I'VE WALKED this path a thousand times before, past the lake and around the
bend where the big pines give way to streetlights, past where the twisting
country road becomes a straight city street. There was a time, 25 years
gone, when each of these houses had a name that meant something to me. Story,
Pitt, Garton, Powers . . . A lot to remember. But that's the deal: I
am up at this ungodly hour on a Saturday morning because I do remember.
It's NetDay and I'm walking back 25 years, back to Roy Cloud School to
settle a debt.
These days, I write about the culture of the digital world each week for
the Mercury News. The Net is squarely in the center of my world. But for
five years, this elementary school in a far western corner of Redwood City
was my universe. Now, I walk across the playground and feel the memories
seeping up through my feet like summer heat rising off the blacktop. The
longest kick-ball game in the world, the Great Water-Balloon Fight of Fifth
Grade, the day it snowed in Emerald Hills . . .
NetDay is a small gesture that means at least as much for the adults as it
does for the kids. Yes, this day is about getting schools wired. But it's
also a symbolic exercise to remind us that we're connected to these
institutions. What will happen inside these cinderblock walls in the next
few years will be so earthshaking that nobody -- parents and non-parents,
wireheads and technophobes -- can afford to not be involved. So here I am
with a spool of Cat 5 wire in one hand and a masonry drill in the other.
I walk into Room 2, still wondering if this is my place. Am I an
intruder parachuting in for one day to assuage my own guilt? It doesn't
take but a second to see the answer: There's Michelle, my high school
friend; Bob, my fifth-grade teacher; Chris, my pal on the school board;
Erik and David, my neighbors. Nothing could feel more right. This is my
tribe, and this is still my turf.
By any measure, the Roy Cloud School I knew from '72 to '76 was a very
privileged place. We were the children of Ampex, Varian, Philco-Ford and a
hundred other tech companies. Our parents rode the first wave of computing
straight to upper-middle-class affluence and security. They gave us a world
of backyard pool parties, piano lessons and endless optimism.
Roy Cloud gave us rocketry and movie-making and as many summer
activities as we could squeeze in before the sun went down and Mom pulled
up with the station wagon. Walking through those halls today, I realize my
nostrils are still programmed to expect the summertime smells of
photography labs and ceramics workshops.
Still a wealthy school
Proposition 13 and state-mandated programs killed all that, but Roy
Cloud is still very much a wealthy school right on the edge between a rich
place (Woodside) and a not-so-rich place (Redwood City).
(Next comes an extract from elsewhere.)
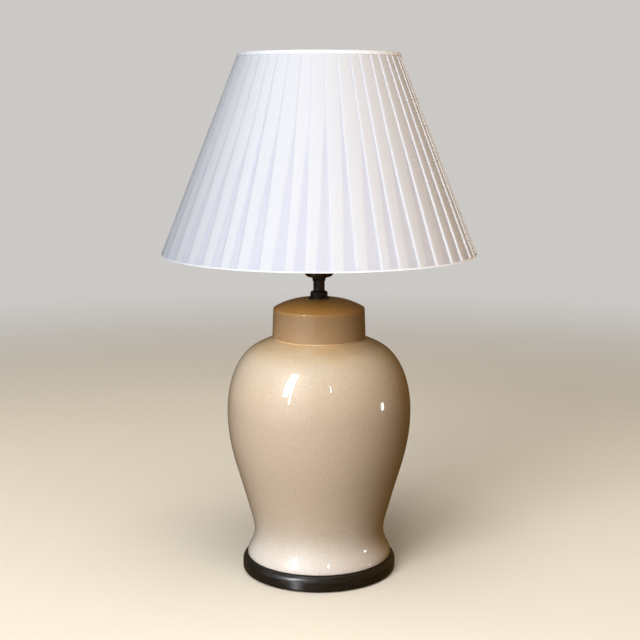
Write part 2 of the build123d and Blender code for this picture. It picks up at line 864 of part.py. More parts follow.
# Each rib is welded between the rings, as near the lining as they are
weld_reach = ring_wire_radius + weld_gap
rib_offset = wall_out * (ring_wire_radius - rib_wire_radius)
rib_bottom = bottom_ring_centre + rib_offset + wall_up * weld_reach
rib_top = top_ring_centre + rib_offset - wall_up * weld_reach
with BuildPart() as shade_ribs:
    for rib in range(rib_count):
        rib_plane = radial_plane(rib * 360 / rib_count)
        with BuildLine(rib_plane) as rib_path:
            Line((rib_bottom.X, rib_bottom.Y), (rib_top.X, rib_top.Y))
        with BuildSketch(Plane(origin=rib_path.line @ 0, z_dir=rib_path.line % 0)):
            Circle(rib_wire_radius)
        sweep(path=rib_path.line)

# Spider: a washer on the harp's stud, with arms that rise to the top ring
hub_top = hub_bottom + spider_hub_thickness
arm_height = hub_bottom + spider_hub_thickness / 2
arm_bend = Vector(top_ring_centre.X - spider_arm_slope_run, arm_height, 0)
arm_end = top_ring_centre - (top_ring_centre - arm_bend).normalized() * weld_reach
with BuildPart() as shade_spider:
    for arm in range(spider_arm_count):
        arm_plane = radial_plane(spider_first_angle + arm * 360 / spider_arm_count)
        with BuildLine(arm_plane) as arm_path:
            FilletPolyline(
                (spider_hub_radius - 2 * spider_arm_radius, arm_height),
                (arm_bend.X, arm_bend.Y),
                (arm_end.X, arm_end.Y),
                radius=spider_arm_bend,
            )
        with BuildSketch(Plane(origin=arm_path.line @ 0, z_dir=arm_path.line % 0)):
            Circle(spider_arm_radius)
        sweep(path=arm_path.line)
    with BuildSketch(Plane.XY.offset(hub_bottom)):
        Circle(spider_hub_radius)
    extrude(amount=spider_hub_thickness)
    with BuildSketch(Plane.XY.offset(hub_bottom)):
        Circle(stud_radius + spider_hub_clearance)
    extrude(amount=spider_hub_thickness, mode=Mode.SUBTRACT)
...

Today, the
majority of houses in Emerald Hills cost between a half-million and a
million dollars. They're occupied by the next generation of tech families -
people from companies such as Oracle, Sun and Tandem. Very few of my
classmates will ever get a chance to walk their own children to Roy Cloud.
I am among the luckiest of the lucky.
Today, as we work together stringing cables along the ceiling of a
supply room, I look down from my ladder at Ernie LeBlanc -- the sixth-grade
teacher who taught me how to kick a football, how to build a rocket, how to
behave like some semblance of a young gentleman. Looking straight down on
him, I notice he is losing a bit of hair, and what's left is going all
gray. Twenty-three years of sixth-graders will do that to a guy.
LeBlanc doesn't teach rocketry anymore. Today he's the systems czar and
soon-to-be-Webmaster for Cloud. ''We didn't have any technology when you
were here last, besides the telephone,'' he says, laughing. I remind him
that high-tech was the eight-foot slide-rule over the blackboard in Mr.
Mitchell's fifth-grade math class. As we painstakingly screw wire casings
into a ceiling that almost crumbles at our touch, I ask him how Cloud
became a technology and communications magnet school. ''Before this, we'd
have PTA cupcake sales and jog-a-thons to raise money to buy computers,''
he says. ''Then, all of a sudden, three years ago, the state gave us
$400,000 of voluntary integration funds and told us to build a magnet
school. The minute we focused on technology, there were people in the
community coming to us saying, 'What can I do to help?' ''
Ahead of the curve
If NetDay is a statewide wake-up call, then Roy Cloud is already out of
bed, fully dressed and five steps out the front door. In Room 4, there are
46 Macintosh PowerPC 6100s fed by an Apple 9150 file server. Here, the 605
kids in kindergarten through seventh grade produce a newspaper and a
literary magazine using a production system more sophisticated than the one
in place at the Mercury News. Over two weekends last year, volunteers wired
almost all of the school for fast Ethernet connections. With donated labor
and equipment, the $40,000 job cost $15,000.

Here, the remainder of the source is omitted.